For instance, the derivative of the hyperbolic tangent is (in terms of the output, which is how it is usually written) :
def dsigmoid(y) :
return 1.0 - y**2
Beyond those two requriements, what makes one function between than another is how efficiently it trains the network--i.e., which one causes convergence (reaching the local minimum error) in the fewest epochs?
#-------- Edit (see OP's comment below) ---------#
I am not quite sure i understood--sometimes it's difficult to communicate details of a NN, without the code, so i should probably just say that it's fine subject to this proviso: What you want the NN to predict must be the same as the dependent variable used during training. So for instance, if you train your NN using two states (e.g., 0, 1) as the single dependent variable (which is obviously missing from your testing/production data) then that's what your NN will return when run in "prediction mode" (post training, or with a competent weight matrix).
You should choose the right loss function to minimize.
The squared error does not lead to the maximum likelihood hypothesis here.
The squared error is derived from a model with Gaussian noise:
P(y|x,h) = k1 * e**-(k2 * (y - h(x))**2)
You estimate the probabilities directly. Your model is:
P(Y=1|x,h) = h(x)
P(Y=0|x,h) = 1 - h(x)
P(Y=1|x,h) is the probability that event Y=1 will happen after seeing x.

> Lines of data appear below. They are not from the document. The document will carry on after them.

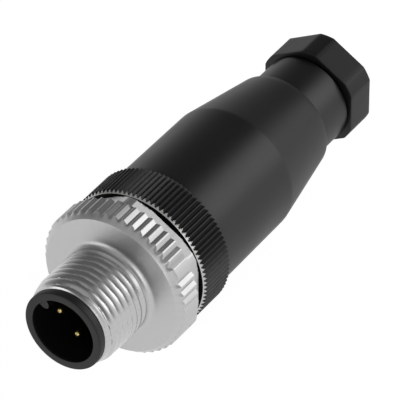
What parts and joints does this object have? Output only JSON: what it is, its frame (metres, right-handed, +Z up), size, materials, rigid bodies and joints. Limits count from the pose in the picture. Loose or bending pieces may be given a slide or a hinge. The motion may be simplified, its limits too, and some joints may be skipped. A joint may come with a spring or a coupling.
{
  "type": "m12 connector",
  "caption": "Straight cable connector with a turning male-threaded coupling ring, a keyed mouth round contact pins, a knurled grip ring, a tapered sleeve and a hexagonal cable gland screw.",
  "frame": {"origin": "on the connector's axis, in the plane of the coupling ring's flat front face, where the coupling thread ends", "axes": "-X is the mating direction and +X runs to the cable end; +Z is up with the connector lying on its side; the coding key lies between +Y and +Z"},
  "size_m": [0.0585, 0.0202, 0.0202],
  "materials": {
    "nickel_plated_zinc": "nickel-plated die-cast zinc, satin, turned",
    "black_insert_plastic": "moulded glass-filled polyamide, fine matt",
    "black_coated_zinc": "black coated, knurled, with a bright turned chamfer",
    "black_sleeve_plastic": "moulded polyamide, soft sheen",
    "black_gland_plastic": "moulded polyamide, soft sheen",
    "gold_plated_brass": "gold flash, polished",
    "nickel_plated_brass": "bright nickel",
    "zinc_plated_steel": "zinc plated",
    "spring_steel": "spring steel, oiled",
    "seal_rubber": "nitrile rubber",
    "cage_plastic": "natural polyamide"
  },
  "bodies": {
    "carrier": {"contact_insert": "black_insert_plastic", "terminal_block": "black_insert_plastic", "grip_ring": "black_coated_zinc", "snap_ring": "spring_steel", "sleeve_seal": "seal_rubber", "contact_pin_1": "gold_plated_brass", "contact_pin_2": "gold_plated_brass", "contact_pin_3": "gold_plated_brass", "contact_pin_4": "gold_plated_brass", "terminal_clamp_1": "nickel_plated_brass", "terminal_clamp_2": "nickel_plated_brass", "terminal_clamp_3": "nickel_plated_brass", "terminal_clamp_4": "nickel_plated_brass", "terminal_screw_1": "zinc_plated_steel", "terminal_screw_2": "zinc_plated_steel", "terminal_screw_3": "zinc_plated_steel", "terminal_screw_4": "zinc_plated_steel"},
    "coupling": {"coupling_ring": "nickel_plated_zinc"},
    "bush": {"cable_seal": "seal_rubber"},
    "housing": {"sleeve": "black_sleeve_plastic"},
    "cage": {"clamping_cage": "cage_plastic"},
    "gland": {"gland_screw": "black_gland_plastic"}
  },
  "joints": [
    {"name": "coupling_spin", "type": "hinge", "parent": "carrier", "child": "coupling", "pos_m": [0, 0, 0], "axis": [1, 0, 0], "continuous": true},
    {"name": "sleeve_travel", "type": "slide", "parent": "carrier", "child": "bush", "axis": [1, 0, 0], "range_m": [0, 0.005]},
    {"name": "sleeve_turn", "type": "hinge", "parent": "bush", "child": "housing", "pos_m": [0.02, 0, 0], "axis": [1, 0, 0], "range_deg": [0, 1800]},
    {"name": "gland_travel", "type": "slide", "parent": "housing", "child": "cage", "axis": [1, 0, 0], "range_m": [0, 0.003]},
    {"name": "gland_turn", "type": "hinge", "parent": "cage", "child": "gland", "pos_m": [0.044, 0, 0], "axis": [1, 0, 0], "range_deg": [0, 1080]}
  ],
  "couplings": [
    {"joint": "sleeve_turn", "follows": "sleeve_travel", "rad_per_m": 6283.2},
    {"joint": "gland_turn", "follows": "gland_travel", "rad_per_m": 6283.2}
  ]
}
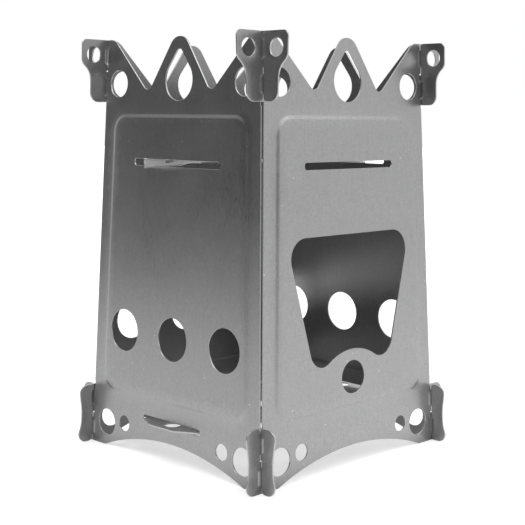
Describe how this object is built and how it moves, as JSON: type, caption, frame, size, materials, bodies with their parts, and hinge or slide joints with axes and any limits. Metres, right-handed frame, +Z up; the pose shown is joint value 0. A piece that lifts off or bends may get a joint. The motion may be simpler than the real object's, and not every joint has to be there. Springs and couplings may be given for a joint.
{
  "type": "twig stove",
  "caption": "Flat-pack twig stove: leaning sheet panels hooked at the corners, with a toothed crown, a feed opening, vents, a floor plate and a sliding shelf strip.",
  "frame": {"origin": "centre of the footprint at ground level", "axes": "+Z up; the panel with the feed opening faces -Y; the shelf strip slides along X"},
  "size_m": [0.0886, 0.0886, 0.127],
  "materials": {
    "sheet": null
  },
  "bodies": {
    "root": {"front_panel": "sheet", "left_panel": "sheet", "back_panel": "sheet", "right_panel": "sheet", "floor_plate": "sheet"},
    "shelf": {"shelf_strip": "sheet"}
  },
  "joints": [
    {"name": "shelf_slide", "type": "slide", "parent": "root", "child": "shelf", "axis": [1, 0, 0], "range_m": [-0.078, 0.078]}
  ]
}
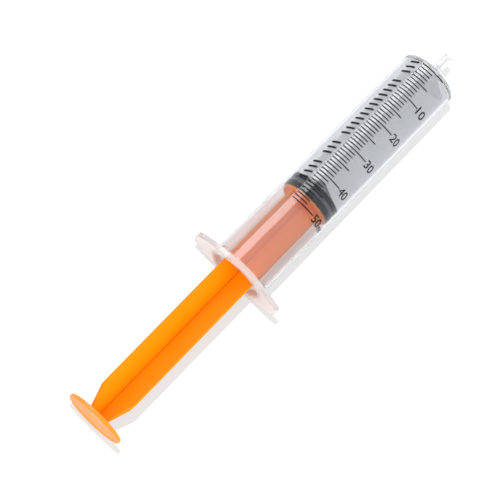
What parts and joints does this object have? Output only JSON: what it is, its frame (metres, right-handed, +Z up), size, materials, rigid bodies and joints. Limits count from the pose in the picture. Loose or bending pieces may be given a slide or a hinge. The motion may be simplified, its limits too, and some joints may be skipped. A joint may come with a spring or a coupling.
{
  "type": "oral syringe",
  "caption": "Oral syringe lying on its side: clear barrel with finger flange and printed millilitre scale, ribbed orange plunger rod with thumb disc, dark rubber stopper, plain nozzle.",
  "frame": {"origin": "centre of the nozzle's mouth, on the syringe's axis", "axes": "+X along the axis from the thumb disc towards the nozzle, Y along the finger flange, +Z up through the printed scale; the syringe lies on its side"},
  "size_m": [0.2395, 0.05, 0.0326],
  "materials": {
    "clear_plastic": "clear, slightly milky polypropylene, glossy",
    "rubber": "smooth, slightly oily",
    "orange_plastic": "solid orange, satin moulded",
    "ink": "black screen print"
  },
  "bodies": {
    "barrel": {"barrel": "clear_plastic", "scale_lines": "ink"},
    "stopper": {"stopper": "rubber"},
    "plunger_rod": {"plunger_rod": "orange_plastic"}
  },
  "joints": [
    {"name": "stopper_slide", "type": "slide", "parent": "barrel", "child": "stopper", "axis": [1, 0, 0], "range_m": [-0.04187, 0.07733]},
    {"name": "rod_turn", "type": "hinge", "parent": "stopper", "child": "plunger_rod", "pos_m": [-0.10032, 0, 0], "axis": [1, 0, 0], "continuous": true}
  ]
}
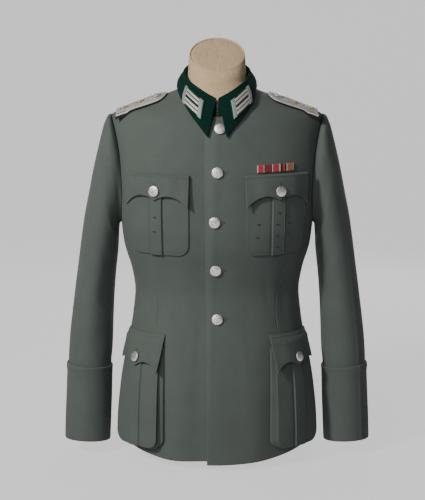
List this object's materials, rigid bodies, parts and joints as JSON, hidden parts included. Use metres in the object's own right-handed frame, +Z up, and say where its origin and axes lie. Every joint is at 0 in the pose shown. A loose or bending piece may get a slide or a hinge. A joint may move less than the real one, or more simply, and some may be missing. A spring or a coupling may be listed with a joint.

The maximum likelihood hypothesis for your model is:
h_max_likelihood = argmax_h product(
h(x)**y * (1-h(x))**(1-y) for x, y in examples)
This leads to the "cross entropy" loss function.
See chapter 6 in Mitchell's Machine Learning
for the loss function and its derivation.
There is one problem with this approach: if you have vectors from R^n and your network maps those vectors into the interval [0, 1], it will not be guaranteed that the network represents a valid probability density function, since the integral of the network is not guaranteed to equal 1.
E.g., a neural network could map any input form R^n to 1.0. But that is clearly not possible.
So the answer to your question is: no, you can't.
However, you can just say that your network never sees "unrealistic" code samples and thus ignore this fact. For a discussion of this (and also some more cool information on how to model PDFs with neural networks) see contrastive backprop.